Because the projects are often the first of their kind, they often have regulatory impacts. For instance, the offtake agreement between the Government and the utility for the Fund project in the Bahamas created the template for large-scale independent power producers, facilitating future projects.
The Fund also includes a resilience and gender standard. The resilience standard requires projects to assess and improve their location and durability regarding extreme weather events (namely hurricanes). The gender standard requires a gender analysis for the project concept, as well as consideration of and reporting on gender balance in staffing and procurement.
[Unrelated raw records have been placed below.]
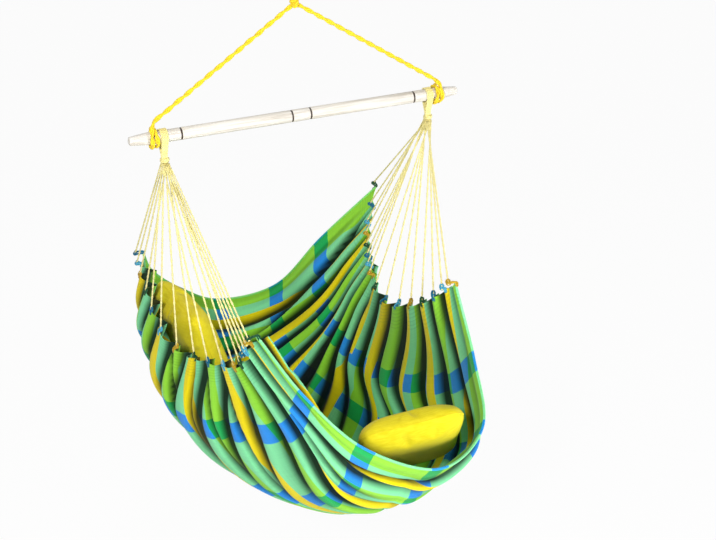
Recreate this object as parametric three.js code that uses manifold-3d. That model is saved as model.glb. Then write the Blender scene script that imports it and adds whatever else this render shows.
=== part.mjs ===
// Hammock chair: a cloth seat held by two fans of strings under a wooden bar, with two loose cushions.
// Millimetres, +Z up, +X along the bar. The front is -Y. The origin is where a ceiling hook carries
// the inside of the rope's top eye.
import * as THREE from 'three';
import { mergeVertices } from 'three/addons/utils/BufferGeometryUtils.js';
import Module from 'manifold-3d';

const wasm = await Module();
wasm.setup();

// Driving dimensions
const clearance = 0.3;              // gap that touching pieces keep

const ropeDiameter = 15;            // suspension rope
const eyeInnerDiameter = 42;        // room for the hook
const eyeNeckDrop = 60;             // from the eye's centre to its neck
const eyeLean = 35;                 // degrees by which the eye's two runs lean in to its neck
const neckWhippingHeight = 24;
const neckWhippingWall = 3;
const knotDiameter = 36;
const apexHeight = 346;             // from the bar's axis to the knot's centre

const barLength = 1100;
const barDiameter = 38;
const barEndDiameter = 27;
const barEndRounding = 6;
const ringWidth = 5;                // the burnt rings
const ringDepth = 0.8;
const outerRingOffset = 390;        // from the bar's middle
const innerRingOffset = 31;

const hitchMargin = 57;             // bar left free outside the rope's turns
const hitchTurns = 1.25;
const hitchTurnGap = 0.9;

const bandWidth = 24;               // the strings side by side where they loop over the bar
const bandThickness = 6;
const bandLean = 20;                // degrees by which the band's two runs lean in to the gather
const gatherDrop = 80;              // from the bar's axis to the foot of the gather whipping
const gatherWhippingHeight = 14;
const gatherWhippingWall = 1.5;

const loopCount = 16;               // strings and header loops on each side
const stringDiameter = 5;
const stringsPerRow = 4;            // in the gather
const stringRowPitch = 5.6;         // between strings in the gather, along the fan
const stringColumnPitch = 5.4;      // between strings in the gather, across the fan

const clothWeft = 1800;             // cut width of the cloth, from hem to hem
const clothWarp = 1500;             // cut length of the cloth, from header to header
const clothThickness = 2;
const seatDrop = 1370;              // from the bar's axis to the seat's lowest point
const restingFluteDepth = 4;        // of a flute where the cloth lies open
const scallopDepth = 16;            // how far the header's edge hangs back between two loops
const hemCreaseDepth = 14;
const seatSetback = 40;             // the seat hangs back by this much to balance its cushions

const cushionWidth = 380;
const cushionHeight = 380;
const cushionThickness = 130;
const frontCushionTurns = [-44, -8, -14]; // degrees about X, Y and Z
const backCushionTurns = [70.5, -7, 93.5];
const frontCushionLift = [-0.45, 0.17, 0.87]; // the direction in which it comes out of the seat
const backCushionLift = [0.45, -0.2, 0.87];
const coverThickness = 0.6;
const seamWidth = 2;
const stuffingSlitLength = 120;     // left in the inner bag's seam to stuff it through
const stuffingSlitWidth = 3;
const zipperLength = 260;
const zipperWidth = 4;
const zipperDepth = 5;

// Colours, roughness and metalness
const ropeLook = { color: '#e9c62c', roughness: 0.85, metalness: 0 };
const twineLook = { color: '#f0dc83', roughness: 0.9, metalness: 0 };
const birchLook = { color: '#e6ddcf', roughness: 0.6, metalness: 0 };
const clothLook = { color: '#83e065', roughness: 0.9, metalness: 0 };
const cushionLook = { color: '#f2dc14', roughness: 0.9, metalness: 0 };
const bagLook = { color: '#f7f5ee', roughness: 1, metalness: 0 };

// Places worked out from them
const ropeRadius = ropeDiameter / 2;
const barRadius = barDiameter / 2;
const eyeRadius = eyeInnerDiameter / 2 + ropeRadius;
const eyeCentreZ = -eyeInnerDiameter / 2;
const neckTopZ = eyeCentreZ - eyeNeckDrop;
const neckFootZ = neckTopZ - neckWhippingHeight;
const knotRadius = knotDiameter / 2;
const knotZ = neckFootZ - clearance - knotRadius;
const barZ = knotZ - apexHeight;

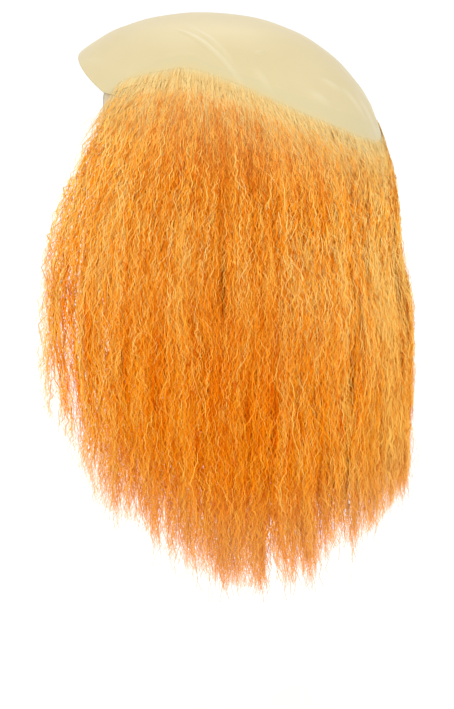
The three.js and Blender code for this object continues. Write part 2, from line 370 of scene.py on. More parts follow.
start = np.array([v.co for v in crown.data.vertices])
crown_angle = np.degrees(np.arctan2(start[:, 0], -start[:, 1])) % 360
crown_part = 1 - np.degrees(np.arcsin(np.clip(start[:, 2], 0, 1))) / 90
edge_latitude = latitude_of(latex_edge_height(crown_angle), LATEX_DISTANCE)
crown_latitude = 90 + (edge_latitude - 90) * crown_part
crown_z = (CROWN + LATEX_DISTANCE) * np.sin(np.radians(crown_latitude)) ** (2 / SQUARENESS)
crown_points = on_head(crown_angle, np.minimum(crown_z, CROWN + LATEX_DISTANCE), LATEX_DISTANCE)
print("crown of", len(start), "points, edge from", round(float(crown_z.min())), "mm up")

# %% [markdown]
# Latex never lies quite smooth. It was stretched by hand, so it has long low creases that fan from
# the crown, a doubled strip where the skin was joined, and small puckers over the back. Each crease
# is a ridge along a line between two points: its height falls off with the distance from the line.
# A slow noise on top keeps the highlights from being perfect.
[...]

In terms of results, the first three implemented projects in the Bahamas, Barbados, and St Vincent and the Grenadines result in immediate annual savings of $1.3 million by avoiding 995,000 litres of diesel. Annual carbon savings from the three projects are estimated at 2.7m kg, and ten people in each country received direct training on project development and plant operation. The solar and battery project on Union Island in St Vincent and the Grenadines is also one of the first islands in the region to achieve 100 percent solar power during sunny periods, creating a proof point for renewables + battery technology.
Practices and experiences from the Fund are shared through global and regional partners including the International Renewable Energy Agency (IRENA), CARICOM's energy unit, the Caribbean Electric Utility Services Corporation (the power industry association, CARILEC) and Rocky Mountain Institute/Carbon War Room. The Fund also transfers significant experience from the UAE-Pacific Partnership Fund, a similarly designed US$50 million grant fund for renewable energy deployed across 11 Pacific countries between 2013 and 2016.